See, I grew up Christian. I’ve heard 40 years’ worth of sermons, from all sorts of preachers: Educated, uneducated, self-educated (both well and poorly); cautious and careless. Some did their homework, so they knew what they were talking about. Others didn’t know a thing, and were just repeating what they were told. Which sounded good, and appealed to everyone’s itching ears. But it was out of context, it wasn’t based on anything factual, and it was false teaching. I know; the preachers honestly didn’t mean to be false teachers, but that’s just what they were.
Thanks to these preachers, I have in my brain an odd mixture of useful information, and rubbish. So do you. So does just about every Christian. There are a rare, lucky few who were raised by solid bible scholars. I’m not one of them, and I’ve met maybe one in my whole life. I say “maybe” because even he made mistakes.
So whenever I teach, I do my homework. If I don’t, I’ll just regurgitate what’s in me: Garbage and gems. Jewels and junk. God’ll use the useful, but our sin nature will cling to the rest like grim death, and repeat it ad nauseam unless the Spirit intervenes. That’s why we keep passing down the garbage to every new generation of believers, and stunt their Christian growth.
Of all people, those of us who are pursuing Jesus have to care about context. Have to.
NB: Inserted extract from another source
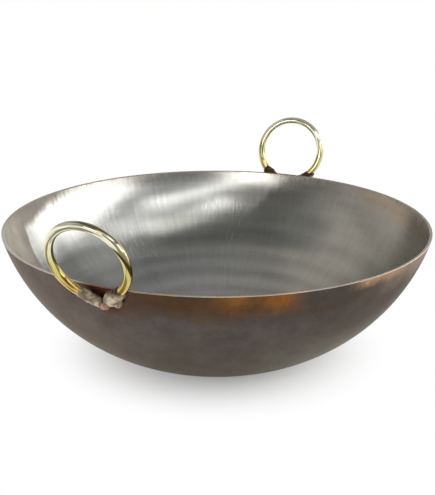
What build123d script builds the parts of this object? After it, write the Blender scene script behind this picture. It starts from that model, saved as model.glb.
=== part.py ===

Even if it gets in the way of some cherished beliefs—especially those, ’cause they’re the false teachings we’re most likely to pass along. Truth must take priority over truthiness. Facts must take priority over pleasant falsehoods. It matters very much what the original author meant to say—for the inspiration of the original author is the Holy Spirit, who leads us into all truth.